我們齊聲為他鼓掌,真是個人物,說起話來一套一套的,來的鄉下都會體諒農民了,逗死人了。那時他才不到兩歲,在先生家裏人的眼裏,已然是個城裏的文化人了。

 

有一次,潮兒在爺爺奶奶家老房子門前的河塘裏看見幾隻白鵝,興奮地叫起來:“媽媽快來看鵝”。大白鵝在水裏從容地遊來遊去,長長扁扁的黃嘴時不時地嗆嗆翅下的羽毛,樣子傲然優雅,能親眼看到鵝在水中行,對這個小城裏人來說簡直是太稀罕了,他小手用力向他們揮舞,高聲向他們叫著,鵝,鵝,鵝,快到這邊來。他的歡叫聲又驚動了鄰家的毛嫵頭,都來看小城裏人的農家之樂。一個小毛嫵頭逗趣對他說:“那不是鵝,是鴨媽媽吧”?小城裏人非常自信地用國語回答說:“是鵝,就是鵝,我看到他們嘴上紅包包了。”瞧他的判斷是有根據的,小毛嫵頭無言以對,和幾個小姐妹一邊嬉笑起來。我此刻正一旁細心觀察這有趣的一幕,見機啟發他:“那你知道多少鵝的故事呢?”小城裏人開始國語詩朗誦了:

“鵝,鵝,鵝

曲項向天歌,

白毛浮綠水,

紅掌撥清波“

哇,小毛嫵頭們哪裏聽過這樣的文言詩句,哪裏見過這樣的“老小”神童,不得了,都來象看把戲一樣,玩賞這個城裏來的活寶,領他去看雞,看狗,看綠毛烏龜,還看了豬。小城裏人,快樂地跟著鄉下大姐在村裏串胡同般唱著:“老母雞,真能幹,會捉蟲子會生蛋,生下一個大雞蛋”,“一隻小花狗,蹲在大門口,見到生人汪汪叫,見到主人尾巴搖”,“小豬胖乎乎,睡覺呼嚕嚕,吃飯呼哧哧,走路扭屁股”。

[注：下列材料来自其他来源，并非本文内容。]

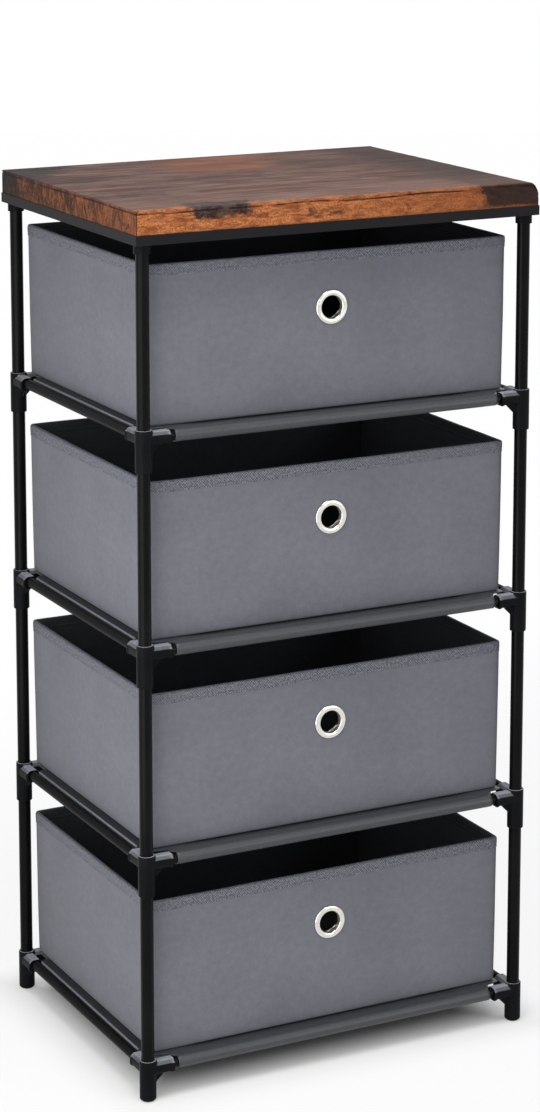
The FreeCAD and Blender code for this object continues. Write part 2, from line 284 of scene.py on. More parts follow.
def moulded_plastic(rack):
    """Satin black plastic with a fine spark-eroded grain; its upward flats get a patchy lighter grey, painted
    light for the light that falls on them.
    """
    r = Recipe("moulded plastic")
    place = r.place()
    grain = r.noise(place, 1500.0, 2.0, 0.6)
    patch = r.noise(place, 22.0, 3.0)
    tone = r.mixed(r.between(patch, 0.3, 0.8), rack.plastic_colour, shaded(rack.plastic_colour, 1.7))
    # painted light: flats that face up are made lighter in patches, standing in for the light from above
    painted_top_light = r.times(r.between(r.facing()[2], 0.55, 0.85), r.between(patch, 0.15, 0.45))
    r.surface(
        Base_Color=r.mixed(painted_top_light, tone, rack.painted_top_light_colour),
        Roughness=r.span(patch, 0.25, 0.75, 0.34, 0.46),
        Specular_IOR_Level=0.04,
        Normal=r.bump(grain, 0.05 * MM))
    return r.material


def nonwoven(name, tone, flat=True, painted_glints=0.0, satin=False, sheen=0.12):
    """Bonded fibre cloth: felted fibres, a fine grid of bonding points and soft clouds in the colour.

    flat lays the pattern out on the flat cloth, and otherwise it follows the object. painted_glints is the
    share of bright specks painted in for the glints of shiny fibres, and satin makes the fibres smoother.
    """
    r = Recipe(name)
    where = r.cloth_place() if flat else r.place()
    fibres = r.noise(where, 900.0, 4.0, 0.7, 1.2)
    wide_clouds, small_clouds = r.noise(where, 9.0, 3.0, 0.55), r.noise(where, 110.0, 4.0, 0.65)
    clouds = r.plus(r.times(wide_clouds, 0.5), r.times(small_clouds, 0.5))
    bonds = r.node("ShaderNodeTexVoronoi", {"Vector": where, "Scale": 620.0, "Randomness": 0.15})
    shade = r.mixed(r.span(clouds, 0.36, 0.64, 0.0, 1.0), shaded(tone, 0.88), shaded(tone, 1.10))
    lighter = r.node("ShaderNodeHueSaturation", {"Color": shade, "Value": 1.22, "Saturation": 0.9}).outputs[0]
    shade = r.mixed(r.span(fibres, 0.3, 0.7, 0.0, 1.0), shade, lighter)
    if painted_glints:
        # painted highlight: bright specks in the colour stand in for glints of shiny fibres
        shade = r.over(shade, (0.55, 0.56, 0.60), r.noise(where, 1300.0, 1.0), 0.62, 0.70, painted_glints)
    smooth, rough, shine = (0.30, 0.50, 0.5) if satin else (0.78, 0.95, 0.25)
    r.surface(
        Base_Color=shade,
        Roughness=r.span(fibres, 0.2, 0.8, smooth, rough),
        Sheen_Weight=sheen,
        Sheen_Roughness=0.5,
        Specular_IOR_Level=shine,
        Normal=r.bump(r.plus(r.times(bonds.outputs["Distance"], 0.7), r.times(fibres, 0.6)), 0.18 * MM))
    return r.material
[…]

歌聲一路飄灑在田埂,稻場,他的美名也一路傳揚四方。

 

爺爺奶奶家幾十年沒有小人了,老房子裏自然就沒了玩具。小城裏人白天在外麵傳播了一天的文化,晚上回來就想放鬆一下,有個什麽玩意兒可以玩弄玩弄,他滿地蹦達,四處搜尋,終於在牆角下見到一個玩物。那是爺爺廠裏的一個廢線軸,立起來可以當小板凳,橫臥下來可以滾動。這玩意兒,不用教,小城裏人拿來地上一滾就當作玩具了。於是乎堂屋青石地麵就成了他滾軸的地盤,線軸在十來米長的堂屋南北兩頭轟轟隆隆地穿滾,小城裏人嘴裏還配著台詞和音樂,噢!轟隆隆,轟隆隆小火車鑽山洞了。這是玩過最好玩的,最開心的玩具。鄰家的毛嫵頭和村婦又被他的喧鬧召喚來了,小城裏人已經是他們大眾小弟弟。他們一起瘋笑,一起鬧騰到很晚,破了農人日出而作,日落而息的規律。

 

快樂有趣的農家年轉眼間就過完了,村上人十分不舍這個小城裏人的離去,臨行前先生家裏聚滿了告別的相親,小城裏人用無錫方言,阿姨,阿婆,阿姐,阿叔,阿公地輪番叫了一遍,小包裏塞滿了農家的年糕,團子,長生果,鬆糕和送灶糖,帶著村裏人濃濃的鄉情,我們踏上了回城之路。